Early Methods for Economically Assessing Cyber-Risk
Systematic methods are used by management and help determine their exposure to cyber-risk. Sophisticated assessments can be expressed to the board in a manner which enables directors, alongside management, to determine the organization’s risk appetite and proper allocation of resources. Some steps for cyber-risk assessment and management may include:
- Seeking the best data available to make assessments of possible attack scenarios
- Focusing on scenarios that are probable and would yield an expected loss significant enough to affect the business
- Calculating the best case, worst case, and most likely case of an attack and identifying what degree of loss is acceptable (risk appetite)

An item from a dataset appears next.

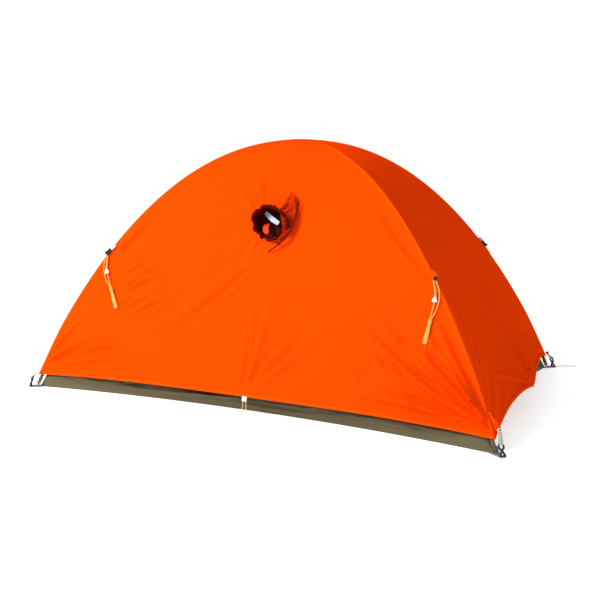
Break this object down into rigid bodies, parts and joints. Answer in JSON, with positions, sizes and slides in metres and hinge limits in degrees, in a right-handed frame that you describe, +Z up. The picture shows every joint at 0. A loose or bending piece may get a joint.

- Determining the investment required to mitigate or transfer risk to an acceptable level
- Running multiple scenarios, using methods such as Monte Carlo simulations, to more accurately define risk and mitigation costs of various scenarios
Boards need to continue assessing their effectiveness in addressing cybersecurity in their own fiduciary responsibilities, as well as their oversight of management’s activities. Throughout the NACD handbook, there is a clear theme that cyber-risk is not a matter to be siloed within the IT department. Rather, cyber-risk is an integral part of organizational risk, critical to your organizational strategies. Responsibility and accountability must sit at the appropriate levels. The five principles discussed in the handbook, along with the accompanying toolkit, offer a helpful blueprint and guidance for boards.